With reference to tears and dark memories, Udobang had her moment of catharsis. “I was 10 years old when my father left. He passed away two years ago. I was 37. I hadn’t seen him for a long time. The last time I saw him, I was 16. When I heard my father died, I couldn’t cry, but there was rage.”
The rage transmuted into gentle yet powerful lines of disturbing stories that made the poet and her family cold in a hot African climate. In “Thick Skin” lie deeply personal tales of resilience and protest against the poor treatment of the girl child.
“In the boarding school, I got a lot of beating because, as a fat girl, it was deemed that I didn’t feel pain from beating because my skin had some extra flesh.”
Her story of survival and long-suffering continued and was amplified by the one dedicated to her mother titled “Dore.” The upbeat part of the evening were the moments of narrative poems about the food and kitchen, as well as the years of makeshift home distillery.

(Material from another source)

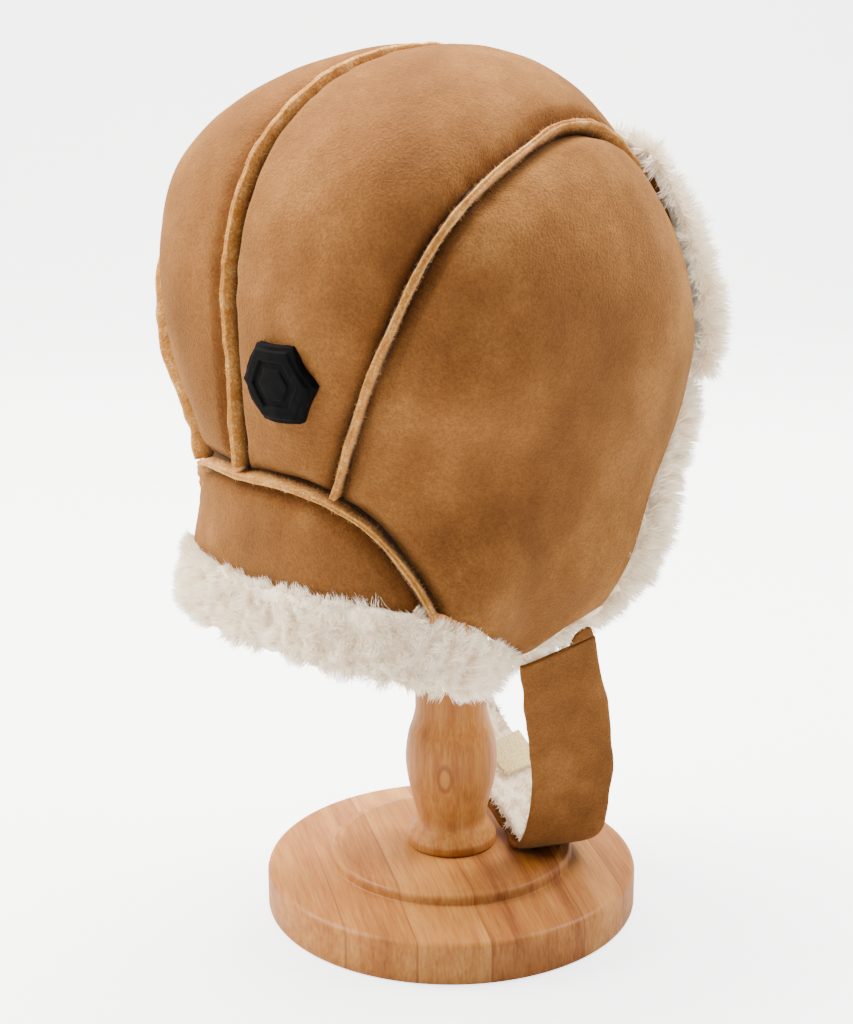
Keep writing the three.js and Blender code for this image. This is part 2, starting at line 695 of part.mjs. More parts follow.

Heightened by Femi Leye’s calypso-themed piano sounds, this delivery was, for the want of words, yummy.
Tearing her audience away from the gloomy mood that crept in, she wrapped up the night with “20,” a romantic poem that expresses optimism about long-lasting love, and the crowd-pleasing poem titled “Take Me Back.” The latter involved audience participation with references to Ten Ten, Mr. Biggs, and other fragments of childhood that enabled Udobang to write her memoir in real time.